Short exercise ->
Only one stretch of the data below should be repeated: the lines from the line containing "seat_shell();" through the line containing "self.tree = tree", inclusive, exactly as they are.

**********

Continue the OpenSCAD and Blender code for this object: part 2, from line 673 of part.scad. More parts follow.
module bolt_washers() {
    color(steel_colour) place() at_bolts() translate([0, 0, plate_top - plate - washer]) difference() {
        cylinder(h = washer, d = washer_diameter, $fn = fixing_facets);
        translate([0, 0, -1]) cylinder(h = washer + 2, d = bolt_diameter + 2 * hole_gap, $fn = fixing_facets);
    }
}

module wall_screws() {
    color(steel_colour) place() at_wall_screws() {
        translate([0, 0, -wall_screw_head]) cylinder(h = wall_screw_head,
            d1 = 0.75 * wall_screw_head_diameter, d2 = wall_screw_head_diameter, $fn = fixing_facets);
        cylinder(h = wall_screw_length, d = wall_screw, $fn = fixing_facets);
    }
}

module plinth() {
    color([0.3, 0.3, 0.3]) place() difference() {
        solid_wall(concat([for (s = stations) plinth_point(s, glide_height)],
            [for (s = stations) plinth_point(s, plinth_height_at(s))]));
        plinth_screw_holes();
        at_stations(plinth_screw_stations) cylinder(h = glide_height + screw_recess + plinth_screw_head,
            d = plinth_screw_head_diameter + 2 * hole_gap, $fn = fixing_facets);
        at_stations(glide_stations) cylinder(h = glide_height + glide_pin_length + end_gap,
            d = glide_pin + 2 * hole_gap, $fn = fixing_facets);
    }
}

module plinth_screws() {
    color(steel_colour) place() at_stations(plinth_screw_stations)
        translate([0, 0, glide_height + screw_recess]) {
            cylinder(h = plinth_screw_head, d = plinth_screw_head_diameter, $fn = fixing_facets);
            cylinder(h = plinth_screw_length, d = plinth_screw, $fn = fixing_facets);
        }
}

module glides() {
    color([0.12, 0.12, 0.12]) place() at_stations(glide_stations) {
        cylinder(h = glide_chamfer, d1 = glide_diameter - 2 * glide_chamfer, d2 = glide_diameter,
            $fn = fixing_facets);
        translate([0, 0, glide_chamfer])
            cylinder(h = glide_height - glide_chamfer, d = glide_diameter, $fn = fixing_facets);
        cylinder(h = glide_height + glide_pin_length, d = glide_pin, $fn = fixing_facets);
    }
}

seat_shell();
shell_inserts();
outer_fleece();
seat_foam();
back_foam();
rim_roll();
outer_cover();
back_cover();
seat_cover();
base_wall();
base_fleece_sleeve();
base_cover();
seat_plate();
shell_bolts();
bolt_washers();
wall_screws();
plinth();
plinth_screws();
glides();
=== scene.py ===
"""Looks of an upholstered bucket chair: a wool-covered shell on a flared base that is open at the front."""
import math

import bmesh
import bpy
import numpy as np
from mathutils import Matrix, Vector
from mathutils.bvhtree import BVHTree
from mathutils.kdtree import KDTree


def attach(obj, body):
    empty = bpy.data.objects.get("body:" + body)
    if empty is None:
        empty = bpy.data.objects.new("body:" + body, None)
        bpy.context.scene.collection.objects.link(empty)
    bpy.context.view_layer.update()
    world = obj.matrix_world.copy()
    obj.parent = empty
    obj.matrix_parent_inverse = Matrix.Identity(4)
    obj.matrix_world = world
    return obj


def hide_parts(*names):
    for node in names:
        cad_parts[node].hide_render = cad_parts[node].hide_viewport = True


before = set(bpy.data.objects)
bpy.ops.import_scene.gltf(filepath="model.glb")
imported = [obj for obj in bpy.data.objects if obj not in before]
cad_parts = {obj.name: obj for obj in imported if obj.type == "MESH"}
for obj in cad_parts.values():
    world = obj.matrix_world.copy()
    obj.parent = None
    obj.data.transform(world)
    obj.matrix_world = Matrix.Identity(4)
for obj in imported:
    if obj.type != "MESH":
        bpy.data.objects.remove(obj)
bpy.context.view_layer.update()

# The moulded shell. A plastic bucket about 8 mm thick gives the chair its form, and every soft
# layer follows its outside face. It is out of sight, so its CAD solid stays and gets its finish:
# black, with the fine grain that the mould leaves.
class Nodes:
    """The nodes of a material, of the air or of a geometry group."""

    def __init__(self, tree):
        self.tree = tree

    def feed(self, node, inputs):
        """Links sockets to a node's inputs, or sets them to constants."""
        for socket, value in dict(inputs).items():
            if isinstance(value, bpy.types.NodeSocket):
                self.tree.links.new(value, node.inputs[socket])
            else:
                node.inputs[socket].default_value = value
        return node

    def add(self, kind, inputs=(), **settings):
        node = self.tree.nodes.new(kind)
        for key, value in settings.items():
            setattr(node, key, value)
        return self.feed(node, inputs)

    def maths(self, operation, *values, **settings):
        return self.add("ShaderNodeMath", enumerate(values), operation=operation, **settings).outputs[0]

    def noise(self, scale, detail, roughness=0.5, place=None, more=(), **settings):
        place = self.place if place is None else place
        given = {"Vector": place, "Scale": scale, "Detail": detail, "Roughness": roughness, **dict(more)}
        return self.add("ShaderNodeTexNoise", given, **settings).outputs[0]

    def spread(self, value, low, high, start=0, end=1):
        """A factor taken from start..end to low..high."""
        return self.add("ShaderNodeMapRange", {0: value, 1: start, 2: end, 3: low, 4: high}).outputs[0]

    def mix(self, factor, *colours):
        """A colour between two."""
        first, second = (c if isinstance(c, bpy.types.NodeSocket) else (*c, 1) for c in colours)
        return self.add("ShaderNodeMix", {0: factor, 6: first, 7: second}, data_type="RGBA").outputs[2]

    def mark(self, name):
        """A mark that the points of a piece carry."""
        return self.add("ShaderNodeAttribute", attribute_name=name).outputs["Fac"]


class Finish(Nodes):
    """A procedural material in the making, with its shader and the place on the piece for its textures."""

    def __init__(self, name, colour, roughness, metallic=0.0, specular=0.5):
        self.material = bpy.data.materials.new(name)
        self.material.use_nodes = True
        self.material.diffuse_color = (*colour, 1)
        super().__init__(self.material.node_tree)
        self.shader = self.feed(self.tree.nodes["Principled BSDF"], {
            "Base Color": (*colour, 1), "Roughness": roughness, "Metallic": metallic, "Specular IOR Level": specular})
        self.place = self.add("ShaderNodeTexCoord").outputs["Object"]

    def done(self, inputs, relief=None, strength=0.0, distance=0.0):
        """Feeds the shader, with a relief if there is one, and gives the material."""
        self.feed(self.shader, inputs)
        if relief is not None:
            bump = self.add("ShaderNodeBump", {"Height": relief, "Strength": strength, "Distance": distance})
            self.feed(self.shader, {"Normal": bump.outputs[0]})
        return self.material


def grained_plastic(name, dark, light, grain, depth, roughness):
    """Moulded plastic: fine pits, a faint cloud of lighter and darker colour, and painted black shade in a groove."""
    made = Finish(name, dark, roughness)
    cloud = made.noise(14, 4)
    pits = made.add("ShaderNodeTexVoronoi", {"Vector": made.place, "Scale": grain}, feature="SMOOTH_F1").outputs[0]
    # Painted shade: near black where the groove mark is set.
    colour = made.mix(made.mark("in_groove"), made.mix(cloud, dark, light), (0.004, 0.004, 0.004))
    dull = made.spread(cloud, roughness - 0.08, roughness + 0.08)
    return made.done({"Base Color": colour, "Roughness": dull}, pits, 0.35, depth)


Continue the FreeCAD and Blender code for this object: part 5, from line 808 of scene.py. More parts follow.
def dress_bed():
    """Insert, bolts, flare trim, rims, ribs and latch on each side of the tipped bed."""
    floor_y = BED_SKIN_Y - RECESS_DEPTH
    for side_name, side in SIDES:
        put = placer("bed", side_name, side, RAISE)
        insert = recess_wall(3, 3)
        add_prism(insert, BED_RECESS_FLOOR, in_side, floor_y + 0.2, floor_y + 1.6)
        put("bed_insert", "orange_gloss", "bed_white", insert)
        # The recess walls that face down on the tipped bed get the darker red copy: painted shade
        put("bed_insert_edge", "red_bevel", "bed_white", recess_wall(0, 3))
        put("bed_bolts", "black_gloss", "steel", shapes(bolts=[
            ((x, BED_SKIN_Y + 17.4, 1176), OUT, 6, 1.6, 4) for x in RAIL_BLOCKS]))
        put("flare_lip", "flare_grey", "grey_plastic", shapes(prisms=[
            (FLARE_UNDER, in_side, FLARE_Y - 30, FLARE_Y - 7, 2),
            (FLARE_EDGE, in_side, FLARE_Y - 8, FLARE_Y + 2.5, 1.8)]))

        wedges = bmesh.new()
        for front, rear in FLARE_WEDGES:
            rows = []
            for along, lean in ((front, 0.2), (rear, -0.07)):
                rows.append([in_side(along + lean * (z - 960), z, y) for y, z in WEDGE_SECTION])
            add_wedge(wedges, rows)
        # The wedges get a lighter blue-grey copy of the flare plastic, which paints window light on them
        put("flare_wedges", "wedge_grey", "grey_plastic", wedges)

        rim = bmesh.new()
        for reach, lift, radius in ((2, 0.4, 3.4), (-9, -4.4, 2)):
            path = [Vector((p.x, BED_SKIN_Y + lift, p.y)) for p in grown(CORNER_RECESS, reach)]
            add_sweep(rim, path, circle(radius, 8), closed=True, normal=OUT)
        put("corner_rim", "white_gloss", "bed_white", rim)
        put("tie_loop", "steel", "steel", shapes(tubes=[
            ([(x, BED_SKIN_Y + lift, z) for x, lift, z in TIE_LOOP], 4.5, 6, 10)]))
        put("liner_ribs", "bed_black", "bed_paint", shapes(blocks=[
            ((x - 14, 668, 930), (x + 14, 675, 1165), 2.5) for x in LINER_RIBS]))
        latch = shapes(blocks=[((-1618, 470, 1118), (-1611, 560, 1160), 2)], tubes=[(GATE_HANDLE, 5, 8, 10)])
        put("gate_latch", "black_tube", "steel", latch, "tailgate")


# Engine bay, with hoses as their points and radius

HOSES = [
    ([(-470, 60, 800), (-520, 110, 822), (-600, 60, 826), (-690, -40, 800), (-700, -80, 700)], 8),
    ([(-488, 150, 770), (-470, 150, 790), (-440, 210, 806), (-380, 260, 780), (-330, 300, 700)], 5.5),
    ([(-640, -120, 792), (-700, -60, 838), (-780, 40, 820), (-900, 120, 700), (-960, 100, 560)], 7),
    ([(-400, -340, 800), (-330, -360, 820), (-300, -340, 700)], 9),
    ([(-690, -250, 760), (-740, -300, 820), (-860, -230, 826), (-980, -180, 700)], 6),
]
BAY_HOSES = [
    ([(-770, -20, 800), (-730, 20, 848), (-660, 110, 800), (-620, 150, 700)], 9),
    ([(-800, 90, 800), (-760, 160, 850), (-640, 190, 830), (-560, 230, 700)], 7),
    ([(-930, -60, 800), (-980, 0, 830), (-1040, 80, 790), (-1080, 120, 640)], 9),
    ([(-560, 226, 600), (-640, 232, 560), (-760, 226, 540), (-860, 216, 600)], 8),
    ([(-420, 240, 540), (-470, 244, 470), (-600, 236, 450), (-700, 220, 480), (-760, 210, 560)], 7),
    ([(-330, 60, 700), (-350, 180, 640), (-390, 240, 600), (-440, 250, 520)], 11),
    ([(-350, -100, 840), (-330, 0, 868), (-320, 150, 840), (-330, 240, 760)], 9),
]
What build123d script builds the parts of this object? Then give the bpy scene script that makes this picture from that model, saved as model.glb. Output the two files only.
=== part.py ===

**********

Result for this task ->
seat_shell();
shell_inserts();
outer_fleece();
seat_foam();
back_foam();
rim_roll();
outer_cover();
back_cover();
seat_cover();
base_wall();
base_fleece_sleeve();
base_cover();
seat_plate();
shell_bolts();
bolt_washers();
wall_screws();
plinth();
plinth_screws();
glides();
=== scene.py ===
"""Looks of an upholstered bucket chair: a wool-covered shell on a flared base that is open at the front."""
import math

import bmesh
import bpy
import numpy as np
from mathutils import Matrix, Vector
from mathutils.bvhtree import BVHTree
from mathutils.kdtree import KDTree


def attach(obj, body):
    empty = bpy.data.objects.get("body:" + body)
    if empty is None:
        empty = bpy.data.objects.new("body:" + body, None)
        bpy.context.scene.collection.objects.link(empty)
    bpy.context.view_layer.update()
    world = obj.matrix_world.copy()
    obj.parent = empty
    obj.matrix_parent_inverse = Matrix.Identity(4)
    obj.matrix_world = world
    return obj


def hide_parts(*names):
    for node in names:
        cad_parts[node].hide_render = cad_parts[node].hide_viewport = True


before = set(bpy.data.objects)
bpy.ops.import_scene.gltf(filepath="model.glb")
imported = [obj for obj in bpy.data.objects if obj not in before]
cad_parts = {obj.name: obj for obj in imported if obj.type == "MESH"}
for obj in cad_parts.values():
    world = obj.matrix_world.copy()
    obj.parent = None
    obj.data.transform(world)
    obj.matrix_world = Matrix.Identity(4)
for obj in imported:
    if obj.type != "MESH":
        bpy.data.objects.remove(obj)
bpy.context.view_layer.update()

# The moulded shell. A plastic bucket about 8 mm thick gives the chair its form, and every soft
# layer follows its outside face. It is out of sight, so its CAD solid stays and gets its finish:
# black, with the fine grain that the mould leaves.
class Nodes:
    """The nodes of a material, of the air or of a geometry group."""

    def __init__(self, tree):
        self.tree = tree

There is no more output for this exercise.